[Raw data]:
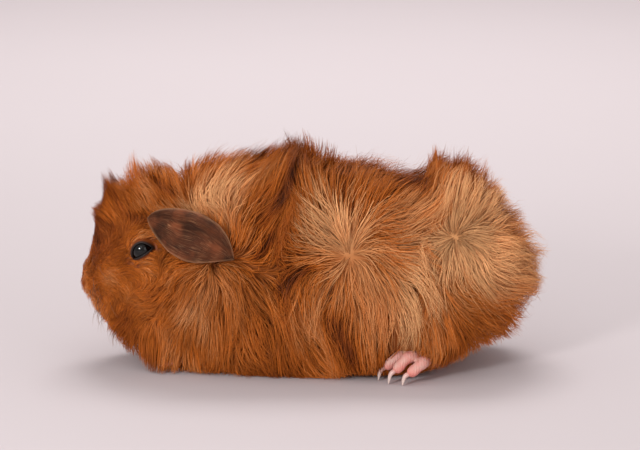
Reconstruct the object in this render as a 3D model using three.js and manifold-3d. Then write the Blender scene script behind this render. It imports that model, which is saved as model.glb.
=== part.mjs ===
// A life-size Abyssinian guinea pig, lying stretched on its belly, as closed solids in millimetres.
// +X runs from the nose to the rump, +Y to the animal's right side and +Z up. The origin is on the floor,
// under the middle of the box that holds it. The solids reach the tips of the coat.
import * as THREE from "three";
import { mergeVertices } from "three/addons/utils/BufferGeometryUtils.js";
import Module from "manifold-3d";

const wasm = await Module();
wasm.setup();

// ---- Driving dimensions ----
const LENGTH = 220; // nose to the last hair of the rump
const GAP = 0.3; // between neighbouring solids
const BELOW_FLOOR = 12; // how far the belly is made too low, before the floor cuts it flat
const LEFT = -1; // the animal's left is -Y
const RIGHT = 1;
const SIDES = { left: LEFT, right: RIGHT };

// Mesh fineness.
const RING_SIDES = 28;
const RINGS = 40;
const TUBE_SIDES = 6;
const TUBE_STEPS = 1; // per stretch between two points of a tube
const CLAW_SIDES = 5;
const BALL_SIDES = 12;

// The coat's outer form: the top and bottom of its side view as [x, z], and half its breadth there.
const STATIONS = [
  { at: "nose tip", top: [-110, 43.5], bottom: [-110, 42.5], half: 0 },
  { at: "nostrils", top: [-109.6, 47], bottom: [-109.2, 39], half: 5.5 },
  { at: "lips", top: [-108, 51.5], bottom: [-106, 35], half: 11 },
  { at: "muzzle", top: [-105, 59], bottom: [-102, 28.5], half: 15.5 },
  { at: "bridge", top: [-103, 69], bottom: [-99.5, 20], half: 18.8 },
  { at: "brow", top: [-99.5, 82.5], bottom: [-94.5, 10], half: 22 },
  { at: "forehead", top: [-87, 90], bottom: [-85, 1], half: 25.4 },
  { at: "cheeks", top: [-66, 93], bottom: [-66, -9], half: 33 },
  { at: "nape", top: [-40, 98.5], bottom: [-40, -BELOW_FLOOR], half: 40 },
  { at: "withers", top: [-12, 101], bottom: [-12, -BELOW_FLOOR], half: 44 },
  { at: "back", top: [16, 99], bottom: [14, -BELOW_FLOOR], half: 47.5 },
  { at: "loin", top: [42, 94], bottom: [40, -BELOW_FLOOR], half: 50 },
  { at: "hips", top: [66, 94], bottom: [62, -9], half: 50 },
  { at: "rump", top: [83, 89], bottom: [80, 2], half: 45 },
  { at: "seat", top: [96, 75], bottom: [94, 11], half: 36 },
  { at: "tail end", top: [104.5, 60], bottom: [101.5, 24], half: 24 },
  { at: "stern", top: [108.6, 50], bottom: [107.4, 35], half: 11 },
  { at: "last hair", top: [110, 43.5], bottom: [110, 42.5], half: 0 },
];
const WIDEST = 0.4; // height of the broadest line, as a share of the section's height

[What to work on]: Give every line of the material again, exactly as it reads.

[Answer below]:
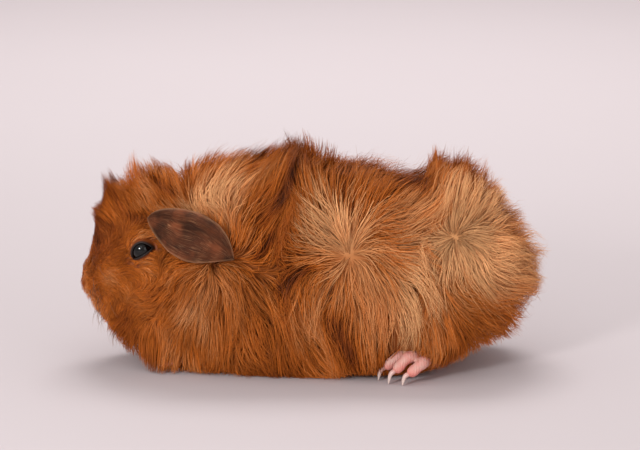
Reconstruct the object in this render as a 3D model using three.js and manifold-3d. Then write the Blender scene script behind this render. It imports that model, which is saved as model.glb.
=== part.mjs ===
// A life-size Abyssinian guinea pig, lying stretched on its belly, as closed solids in millimetres.
// +X runs from the nose to the rump, +Y to the animal's right side and +Z up. The origin is on the floor,
// under the middle of the box that holds it. The solids reach the tips of the coat.
import * as THREE from "three";
import { mergeVertices } from "three/addons/utils/BufferGeometryUtils.js";
import Module from "manifold-3d";

const wasm = await Module();
wasm.setup();

// ---- Driving dimensions ----
const LENGTH = 220; // nose to the last hair of the rump
const GAP = 0.3; // between neighbouring solids
const BELOW_FLOOR = 12; // how far the belly is made too low, before the floor cuts it flat
const LEFT = -1; // the animal's left is -Y
const RIGHT = 1;
const SIDES = { left: LEFT, right: RIGHT };

// Mesh fineness.
const RING_SIDES = 28;
const RINGS = 40;
const TUBE_SIDES = 6;
const TUBE_STEPS = 1; // per stretch between two points of a tube
const CLAW_SIDES = 5;
const BALL_SIDES = 12;

// The coat's outer form: the top and bottom of its side view as [x, z], and half its breadth there.
const STATIONS = [
  { at: "nose tip", top: [-110, 43.5], bottom: [-110, 42.5], half: 0 },
  { at: "nostrils", top: [-109.6, 47], bottom: [-109.2, 39], half: 5.5 },
  { at: "lips", top: [-108, 51.5], bottom: [-106, 35], half: 11 },
  { at: "muzzle", top: [-105, 59], bottom: [-102, 28.5], half: 15.5 },
  { at: "bridge", top: [-103, 69], bottom: [-99.5, 20], half: 18.8 },
  { at: "brow", top: [-99.5, 82.5], bottom: [-94.5, 10], half: 22 },
  { at: "forehead", top: [-87, 90], bottom: [-85, 1], half: 25.4 },
  { at: "cheeks", top: [-66, 93], bottom: [-66, -9], half: 33 },
  { at: "nape", top: [-40, 98.5], bottom: [-40, -BELOW_FLOOR], half: 40 },
  { at: "withers", top: [-12, 101], bottom: [-12, -BELOW_FLOOR], half: 44 },
  { at: "back", top: [16, 99], bottom: [14, -BELOW_FLOOR], half: 47.5 },
  { at: "loin", top: [42, 94], bottom: [40, -BELOW_FLOOR], half: 50 },
  { at: "hips", top: [66, 94], bottom: [62, -9], half: 50 },
  { at: "rump", top: [83, 89], bottom: [80, 2], half: 45 },
  { at: "seat", top: [96, 75], bottom: [94, 11], half: 36 },
  { at: "tail end", top: [104.5, 60], bottom: [101.5, 24], half: 24 },
  { at: "stern", top: [108.6, 50], bottom: [107.4, 35], half: 11 },
  { at: "last hair", top: [110, 43.5], bottom: [110, 42.5], half: 0 },
];
const WIDEST = 0.4; // height of the broadest line, as a share of the section's height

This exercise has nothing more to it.